[start of Given data]

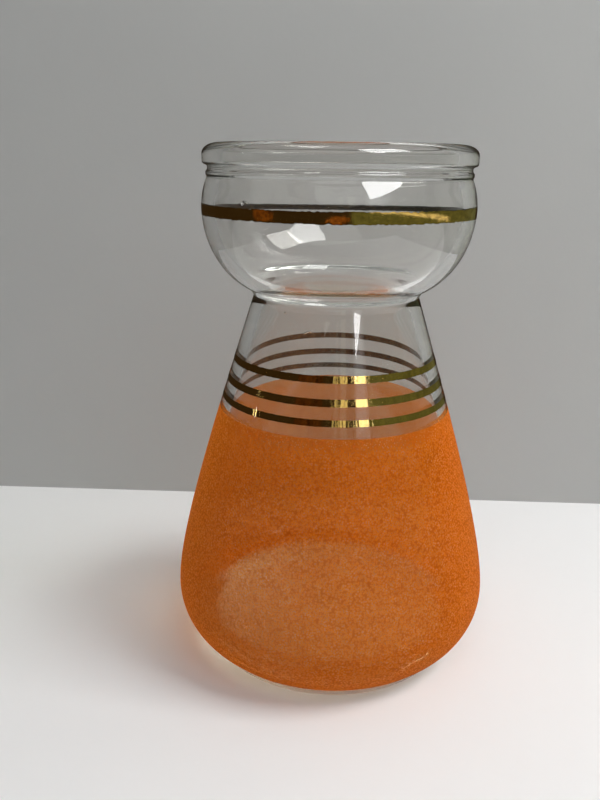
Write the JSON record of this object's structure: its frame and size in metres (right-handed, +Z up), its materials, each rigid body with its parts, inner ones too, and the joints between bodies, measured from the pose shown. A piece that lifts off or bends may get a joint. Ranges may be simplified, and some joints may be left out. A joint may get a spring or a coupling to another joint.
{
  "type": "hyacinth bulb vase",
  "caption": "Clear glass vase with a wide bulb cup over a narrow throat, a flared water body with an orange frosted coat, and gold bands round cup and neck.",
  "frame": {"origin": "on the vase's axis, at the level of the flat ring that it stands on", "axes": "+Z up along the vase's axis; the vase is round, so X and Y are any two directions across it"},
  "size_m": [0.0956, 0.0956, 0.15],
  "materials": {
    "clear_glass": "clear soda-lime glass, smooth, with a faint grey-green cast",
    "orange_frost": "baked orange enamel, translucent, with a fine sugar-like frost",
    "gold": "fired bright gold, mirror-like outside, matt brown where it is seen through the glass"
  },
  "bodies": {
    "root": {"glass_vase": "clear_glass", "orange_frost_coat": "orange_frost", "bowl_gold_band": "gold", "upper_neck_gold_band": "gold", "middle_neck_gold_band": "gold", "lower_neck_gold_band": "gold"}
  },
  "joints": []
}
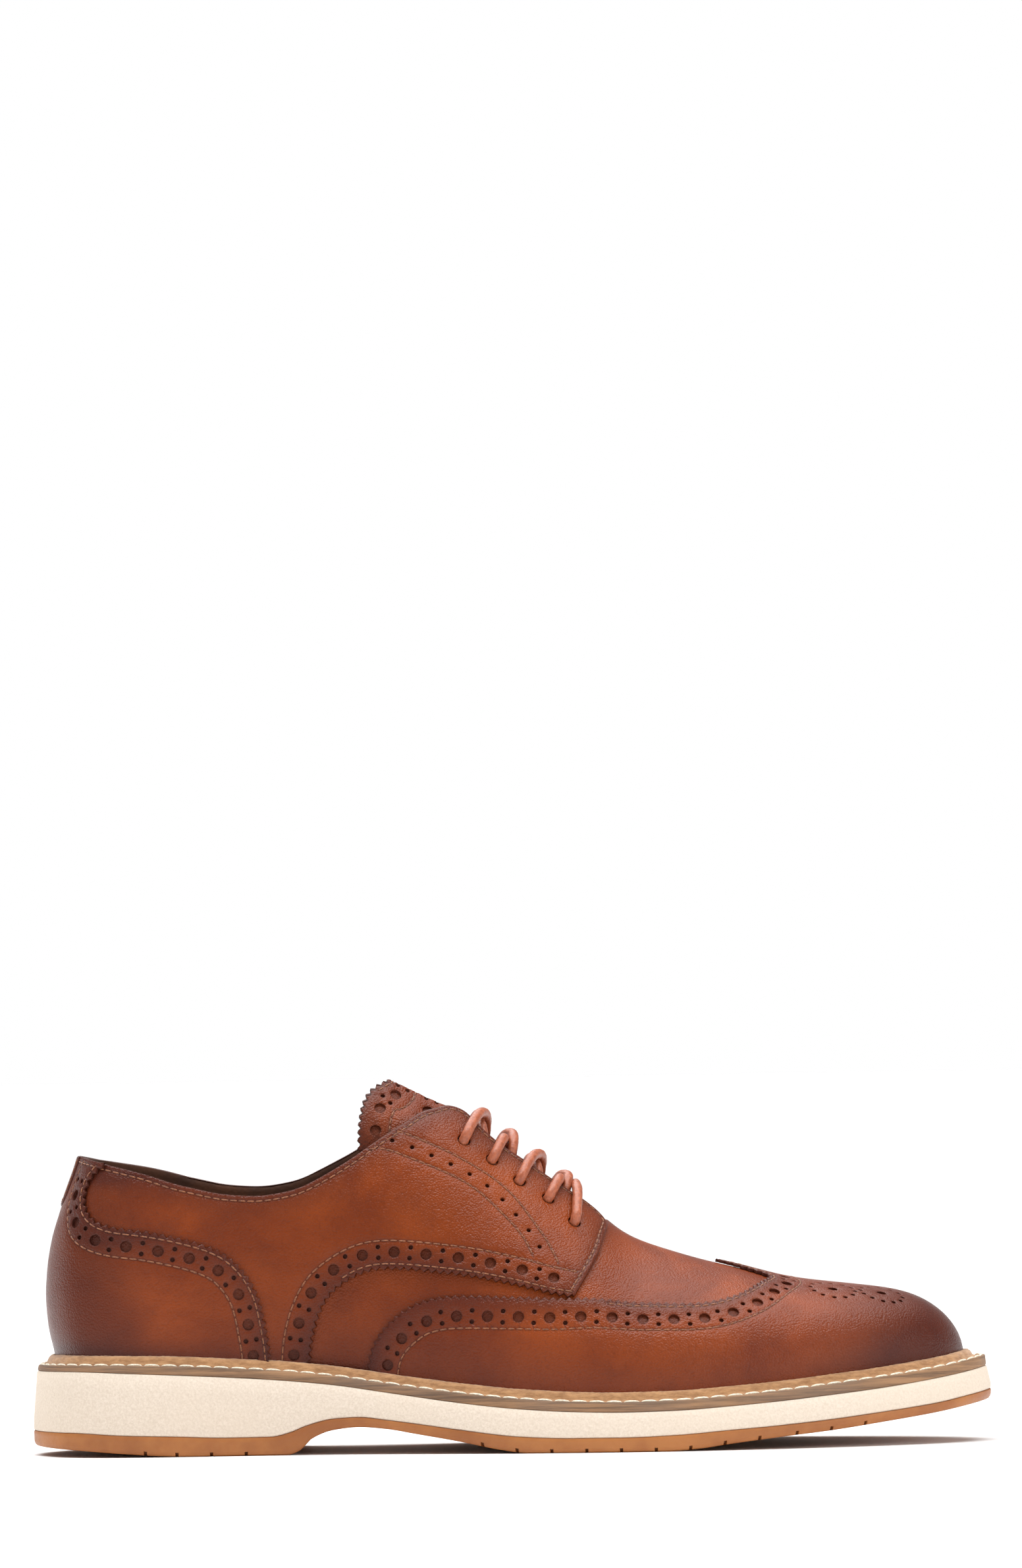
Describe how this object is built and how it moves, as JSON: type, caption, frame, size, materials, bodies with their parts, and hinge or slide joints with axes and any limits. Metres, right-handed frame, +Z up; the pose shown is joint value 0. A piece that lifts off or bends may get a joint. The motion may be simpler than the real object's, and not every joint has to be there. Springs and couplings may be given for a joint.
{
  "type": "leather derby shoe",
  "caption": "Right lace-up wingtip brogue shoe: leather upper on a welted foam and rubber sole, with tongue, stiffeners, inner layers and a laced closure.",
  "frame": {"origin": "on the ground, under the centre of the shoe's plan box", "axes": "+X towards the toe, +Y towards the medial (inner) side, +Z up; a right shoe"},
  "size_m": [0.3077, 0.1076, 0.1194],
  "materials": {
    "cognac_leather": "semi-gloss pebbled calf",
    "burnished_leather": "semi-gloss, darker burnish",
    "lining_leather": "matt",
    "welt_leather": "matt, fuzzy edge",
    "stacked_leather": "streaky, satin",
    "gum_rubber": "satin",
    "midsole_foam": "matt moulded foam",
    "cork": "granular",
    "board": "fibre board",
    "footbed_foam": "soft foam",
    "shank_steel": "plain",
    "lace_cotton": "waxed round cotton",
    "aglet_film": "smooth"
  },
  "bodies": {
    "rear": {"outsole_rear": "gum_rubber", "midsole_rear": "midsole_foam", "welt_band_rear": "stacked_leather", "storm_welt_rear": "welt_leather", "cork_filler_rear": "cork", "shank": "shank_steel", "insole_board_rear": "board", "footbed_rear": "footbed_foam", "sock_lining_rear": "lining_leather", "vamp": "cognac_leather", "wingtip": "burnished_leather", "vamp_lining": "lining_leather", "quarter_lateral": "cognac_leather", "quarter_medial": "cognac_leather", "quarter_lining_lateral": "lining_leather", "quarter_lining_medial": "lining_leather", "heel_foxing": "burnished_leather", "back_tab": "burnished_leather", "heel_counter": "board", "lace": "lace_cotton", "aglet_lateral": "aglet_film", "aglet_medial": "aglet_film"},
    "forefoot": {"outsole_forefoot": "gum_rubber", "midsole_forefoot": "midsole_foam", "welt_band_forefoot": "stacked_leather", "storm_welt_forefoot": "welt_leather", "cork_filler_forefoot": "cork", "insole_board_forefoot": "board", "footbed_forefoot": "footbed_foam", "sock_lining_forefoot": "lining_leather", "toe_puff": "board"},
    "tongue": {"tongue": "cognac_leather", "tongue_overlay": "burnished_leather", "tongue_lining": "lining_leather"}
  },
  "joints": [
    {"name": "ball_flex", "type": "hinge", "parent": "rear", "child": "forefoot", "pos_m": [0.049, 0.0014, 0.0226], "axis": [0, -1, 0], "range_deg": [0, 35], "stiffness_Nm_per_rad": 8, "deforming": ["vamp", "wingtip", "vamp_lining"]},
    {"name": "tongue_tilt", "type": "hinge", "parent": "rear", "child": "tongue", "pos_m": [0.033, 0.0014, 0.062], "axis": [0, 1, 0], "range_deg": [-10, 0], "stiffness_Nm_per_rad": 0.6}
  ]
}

[end of Given data]

Write out the whole listing again, exactly as it stands.

Exercise output —
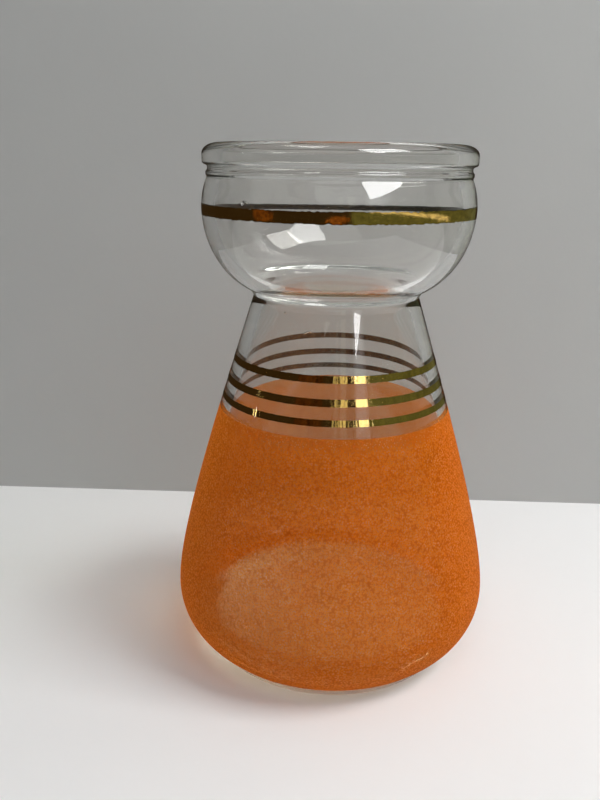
Write the JSON record of this object's structure: its frame and size in metres (right-handed, +Z up), its materials, each rigid body with its parts, inner ones too, and the joints between bodies, measured from the pose shown. A piece that lifts off or bends may get a joint. Ranges may be simplified, and some joints may be left out. A joint may get a spring or a coupling to another joint.
{
  "type": "hyacinth bulb vase",
  "caption": "Clear glass vase with a wide bulb cup over a narrow throat, a flared water body with an orange frosted coat, and gold bands round cup and neck.",
  "frame": {"origin": "on the vase's axis, at the level of the flat ring that it stands on", "axes": "+Z up along the vase's axis; the vase is round, so X and Y are any two directions across it"},
  "size_m": [0.0956, 0.0956, 0.15],
  "materials": {
    "clear_glass": "clear soda-lime glass, smooth, with a faint grey-green cast",
    "orange_frost": "baked orange enamel, translucent, with a fine sugar-like frost",
    "gold": "fired bright gold, mirror-like outside, matt brown where it is seen through the glass"
  },
  "bodies": {
    "root": {"glass_vase": "clear_glass", "orange_frost_coat": "orange_frost", "bowl_gold_band": "gold", "upper_neck_gold_band": "gold", "middle_neck_gold_band": "gold", "lower_neck_gold_band": "gold"}
  },
  "joints": []
}
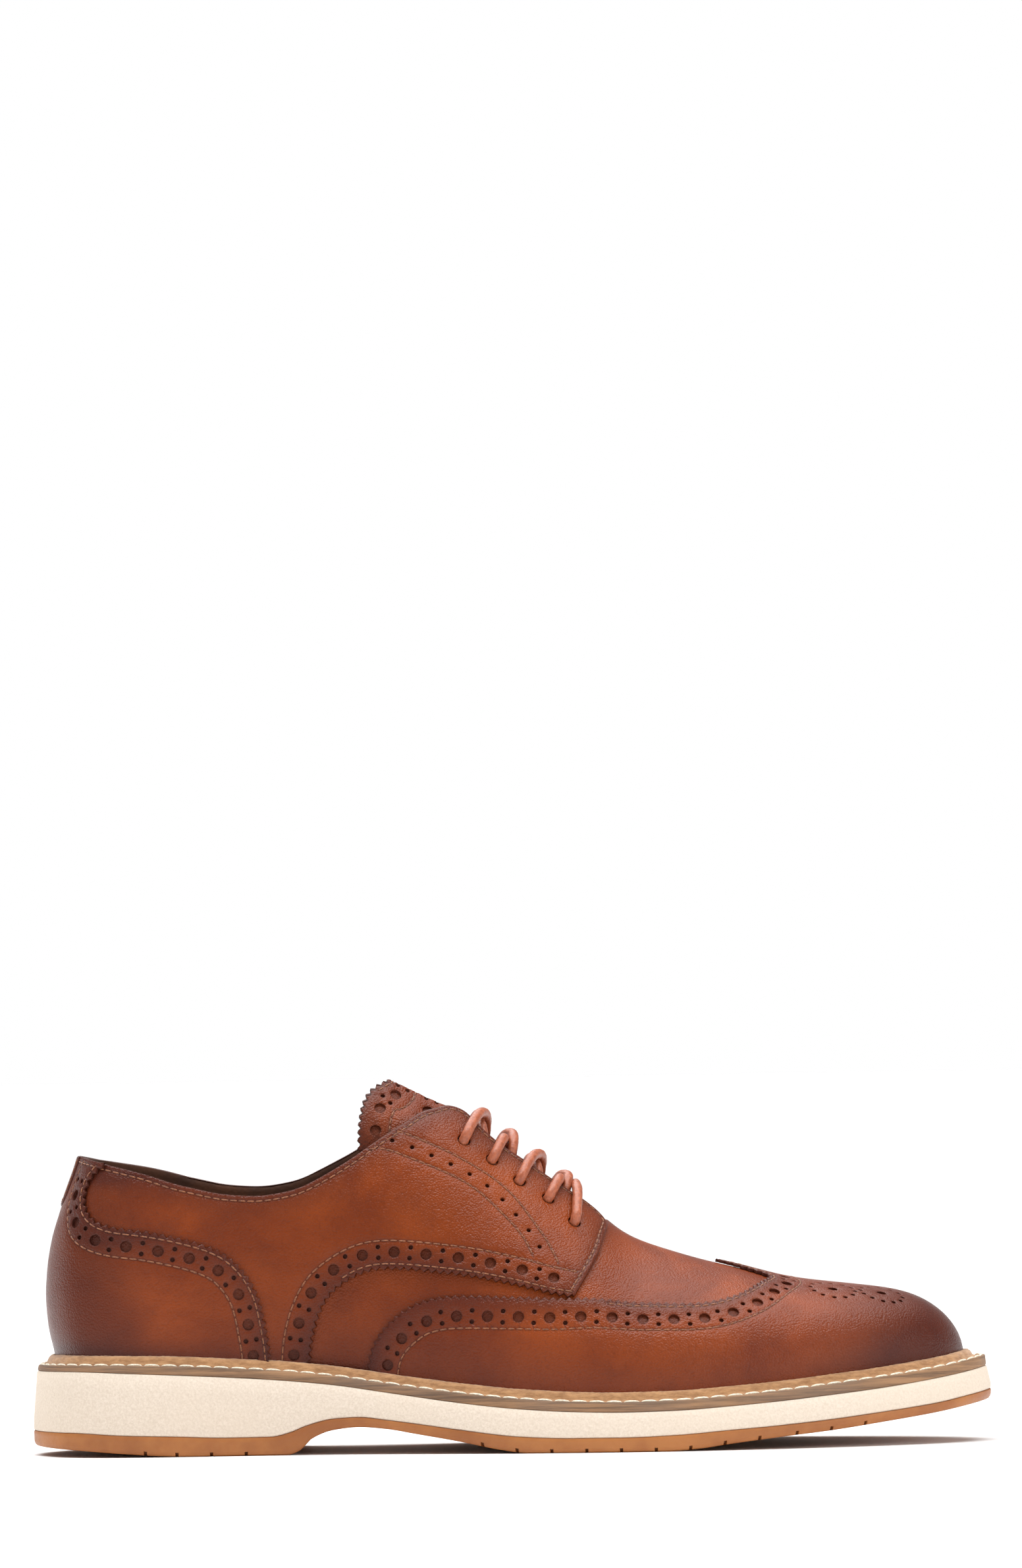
Describe how this object is built and how it moves, as JSON: type, caption, frame, size, materials, bodies with their parts, and hinge or slide joints with axes and any limits. Metres, right-handed frame, +Z up; the pose shown is joint value 0. A piece that lifts off or bends may get a joint. The motion may be simpler than the real object's, and not every joint has to be there. Springs and couplings may be given for a joint.
{
  "type": "leather derby shoe",
  "caption": "Right lace-up wingtip brogue shoe: leather upper on a welted foam and rubber sole, with tongue, stiffeners, inner layers and a laced closure.",
  "frame": {"origin": "on the ground, under the centre of the shoe's plan box", "axes": "+X towards the toe, +Y towards the medial (inner) side, +Z up; a right shoe"},
  "size_m": [0.3077, 0.1076, 0.1194],
  "materials": {
    "cognac_leather": "semi-gloss pebbled calf",
    "burnished_leather": "semi-gloss, darker burnish",
    "lining_leather": "matt",
    "welt_leather": "matt, fuzzy edge",
    "stacked_leather": "streaky, satin",
    "gum_rubber": "satin",
    "midsole_foam": "matt moulded foam",
    "cork": "granular",
    "board": "fibre board",
    "footbed_foam": "soft foam",
    "shank_steel": "plain",
    "lace_cotton": "waxed round cotton",
    "aglet_film": "smooth"
  },
  "bodies": {
    "rear": {"outsole_rear": "gum_rubber", "midsole_rear": "midsole_foam", "welt_band_rear": "stacked_leather", "storm_welt_rear": "welt_leather", "cork_filler_rear": "cork", "shank": "shank_steel", "insole_board_rear": "board", "footbed_rear": "footbed_foam", "sock_lining_rear": "lining_leather", "vamp": "cognac_leather", "wingtip": "burnished_leather", "vamp_lining": "lining_leather", "quarter_lateral": "cognac_leather", "quarter_medial": "cognac_leather", "quarter_lining_lateral": "lining_leather", "quarter_lining_medial": "lining_leather", "heel_foxing": "burnished_leather", "back_tab": "burnished_leather", "heel_counter": "board", "lace": "lace_cotton", "aglet_lateral": "aglet_film", "aglet_medial": "aglet_film"},
    "forefoot": {"outsole_forefoot": "gum_rubber", "midsole_forefoot": "midsole_foam", "welt_band_forefoot": "stacked_leather", "storm_welt_forefoot": "welt_leather", "cork_filler_forefoot": "cork", "insole_board_forefoot": "board", "footbed_forefoot": "footbed_foam", "sock_lining_forefoot": "lining_leather", "toe_puff": "board"},
    "tongue": {"tongue": "cognac_leather", "tongue_overlay": "burnished_leather", "tongue_lining": "lining_leather"}
  },
  "joints": [
    {"name": "ball_flex", "type": "hinge", "parent": "rear", "child": "forefoot", "pos_m": [0.049, 0.0014, 0.0226], "axis": [0, -1, 0], "range_deg": [0, 35], "stiffness_Nm_per_rad": 8, "deforming": ["vamp", "wingtip", "vamp_lining"]},
    {"name": "tongue_tilt", "type": "hinge", "parent": "rear", "child": "tongue", "pos_m": [0.033, 0.0014, 0.062], "axis": [0, 1, 0], "range_deg": [-10, 0], "stiffness_Nm_per_rad": 0.6}
  ]
}